Only one of the studios actually set up in Hollywood, the Nestor Film Company in 1911. Locals were so upset at the sudden appearance of ramshackle film sets and the
louche
appearance of actors that they enacted an ordinance forbidding the erection of further studios. So in fact Hollywood has never really had a film industry. The studios that began to dot the landscape in the following years were all elsewhere – in Culver City, Edendale, Boyle Heights, Burbank, Santa Monica, indeed almost anywhere but Hollywood. As late as 1913, when Cecil B. de Mille filmed
The Squaw Man
in a studio at the corner of Sunset Boulevard and Vine, Hollywood was a country hamlet.
11
Hollywood Boulevard was not yet so named – indeed it was just a dirt road. None the less, by 1915
Hollywood
had become so generic as a term for the movie business that neighbouring communities scrambled to associate themselves with its magic.
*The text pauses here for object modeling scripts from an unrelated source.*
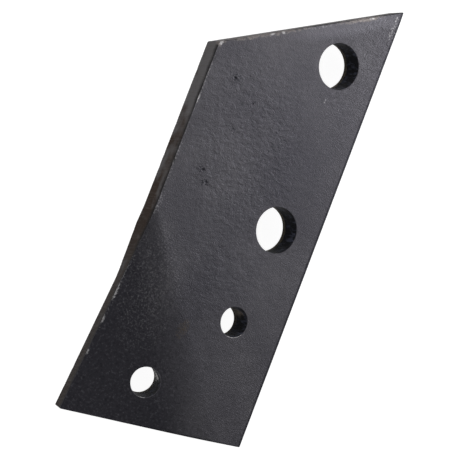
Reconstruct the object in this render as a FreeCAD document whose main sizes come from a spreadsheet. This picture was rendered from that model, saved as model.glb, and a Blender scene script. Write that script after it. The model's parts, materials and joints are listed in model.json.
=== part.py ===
import FreeCAD, Part
import Sketcher
import math
import os

from FreeCAD import Placement, Rotation, Vector

# Plough point: one length of flat steel bar, cut on the slant at both ends, drilled with four
# plain holes and bent back across its lower left corner, on a fold that opens out like a cone.
# It is drawn with the front face on XY, the middle big hole at the origin and Y along the bar,
# and is then laid down on its back, on the bent corner and the long right edge.

# Lengths in millimetres, angles in degrees
sizes = {
    "plateWidth": 80.0,
    "plateThickness": 12.0,
    "longEdgeLength": 203.0,
    "topSlant": 31.3,
    "bottomSlant": 9.0,
    "bigHoleDiameter": 20.0,
    "bigHoleSpacing": 76.0,
    "bigHoleInset": 21.6,
    "upperHoleToCorner": 35.2,
    "smallHoleDiameter": 13.0,
    "sideHoleInset": 25.0,
    "sideHoleDrop": 43.4,
    "cornerHoleAlongFold": 70.8,
    "cornerHoleAcrossFold": 15.2,
    "foldStartLength": 76.6,
    "foldTurn": 34.0,
    "bendAngle": 14.0,
    "foldLead": 5.0,
    "narrowBendRadius": 2.0,
    "wideBendRadius": 86.0,
    "cornerEdgeTurn": 35.6,
    "squaringDrop": 6.0,
    "squaringLength": 32.0,
    "endCutDraft": 2.0,
    "sideCutDraft": 4.0,
    "rolledEdgeRadius": 1.2,
    "cutEdgeRadius": 0.5,
}

doc = FreeCAD.newDocument("PloughPoint")
sheet = doc.addObject("Spreadsheet::Sheet", "Sizes")
for row, (name, size) in enumerate(sizes.items(), start=1):
    sheet.set(f"A{row}", name)
    sheet.set(f"B{row}", str(size))
    sheet.setAlias(f"B{row}", name)
doc.recompute()

# Places that several features share, as expressions over the sheet
rightX = "Sizes.bigHoleInset"
leftX = "(Sizes.bigHoleInset - Sizes.plateWidth)"
topY = "(Sizes.bigHoleSpacing + Sizes.upperHoleToCorner)"
bottomY = f"({topY} - Sizes.longEdgeLength)"
foldStartY = f"({topY} - Sizes.plateWidth * tan(Sizes.topSlant) - Sizes.foldStartLength)"
foldLength = (
    f"(({foldStartY} - {bottomY} + Sizes.plateWidth * tan(Sizes.bottomSlant))"
    " / (cos(Sizes.foldTurn) + sin(Sizes.foldTurn) * tan(Sizes.bottomSlant)))"
)
# The stock runs this far past the fold on every side before the outline is cut
stockReach = "(Sizes.plateWidth + Sizes.longEdgeLength)"

body = doc.addObject("PartDesign::Body", "PloughPoint")
body.Label = "plough_point"
originPlanes = {plane.Role: plane for plane in body.Origin.OriginFeatures}


def valueOf(expression):
    """The number that an expression over the sheet gives."""
    return float(sheet.evalExpression(expression))


def newSketch(name, plane, offset):
    """A sketch on one of the body's origin planes, moved by an offset expression."""
    sketch = body.newObject("Sketcher::SketchObject", name)
    sketch.AttachmentSupport = [(originPlanes[plane], "")]
    sketch.MapMode = "FlatFace"
    sketch.setExpression("AttachmentOffset", offset)
    return sketch


def offsetBy(x, y, z, turn="create(<<rotation>>; create(<<vector>>; 0; 0; 1); 0)"):
    return f"create(<<placement>>; create(<<vector>>; {x}; {y}; {z}); {turn})"


def turnAbout(x, y, z, angle):
    return f"create(<<rotation>>; create(<<vector>>; {x}; {y}; {z}); {angle})"


def dimension(sketch, name, constraint, expression):
    """A named dimension of a sketch, tied to the sheet."""
    index = sketch.addConstraint(constraint)
    sketch.renameConstraint(index, name)
    sketch.setExpression(f"Constraints.{name}", expression)


def polygon(sketch, points):
    """Joined straight lines through the points, closed. Returns the lines' numbers."""
    first = sketch.GeometryCount
    for start, end in zip(points, points[1:] + points[:1]):
        sketch.addGeometry(Part.LineSegment(start, end), False)
    lines = list(range(first, first + len(points)))
    for line, following in zip(lines, lines[1:] + lines[:1]):
        sketch.addConstraint(Sketcher.Constraint("Coincident", line, 2, following, 1))
    return lines


def place(sketch, name, line, x, y):
    """Dimensions the start of a line from the sketch's origin. Both are signed."""
    for axis, expression in (("X", x), ("Y", y)):
        constraint = Sketcher.Constraint(f"Distance{axis}", -1, 1, line, 1, valueOf(expression))
        dimension(sketch, f"{name}{axis}", constraint, expression)


def circle(sketch, name, x, y, diameter):
    """A circle whose centre and diameter follow the sheet."""
    ring = Part.Circle(Vector(valueOf(x), valueOf(y), 0), Vector(0, 0, 1), valueOf(diameter) / 2)
    index = sketch.addGeometry(ring, False)
    for axis, expression in (("X", x), ("Y", y)):
        constraint = Sketcher.Constraint(f"Distance{axis}", -1, 1, index, 3, valueOf(expression))
        dimension(sketch, f"{name}{axis}", constraint, expression)
    dimension(sketch, f"{name}Diameter",
              Sketcher.Constraint("Diameter", index, valueOf(diameter)), diameter)


# The bend's inner radius grows evenly along the fold, from a short lead above the left edge
radiusGrowth = f"((Sizes.wideBendRadius - Sizes.narrowBendRadius) / ({foldLength} + Sizes.foldLead))"


def bendStart(along):
    """How far from the fold the flat ends and the bend starts, on either side of it."""
    radius = f"Sizes.narrowBendRadius + {radiusGrowth} * ({along} + Sizes.foldLead)"
    return f"(({radius} + Sizes.plateThickness) * tan(Sizes.bendAngle / 2))"


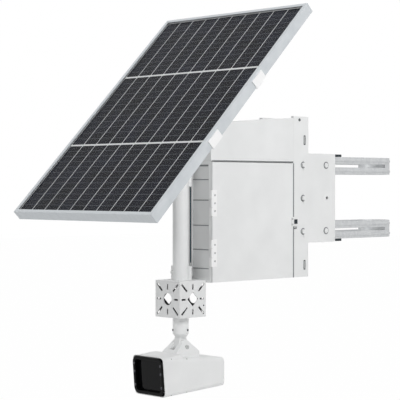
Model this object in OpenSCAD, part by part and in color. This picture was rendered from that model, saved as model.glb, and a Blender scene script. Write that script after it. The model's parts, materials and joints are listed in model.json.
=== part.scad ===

Ivanhoe and Prospect Park reincorporated as East Hollywood and Lankersheim became North Hollywood.
12
Laurelwood, not to be outdone, transformed itself into Studio City,

Beverly Hills, the other southern California name that most of us automatically associate with the movies, and more particularly with
movie stars
(a term coined in 1919), was likewise named on a whim. It was christened in 1907 by a property developer, who named his 3,200-acre housing development (although it had just one house at the time) Beverly Hills after his hometown of Beverly, Massachusetts. It became especially fashionable with the stars after Mary
Pickford and Douglas Fairbanks married in 1920 and moved into a Beverly Hills mansion they called Pickfair.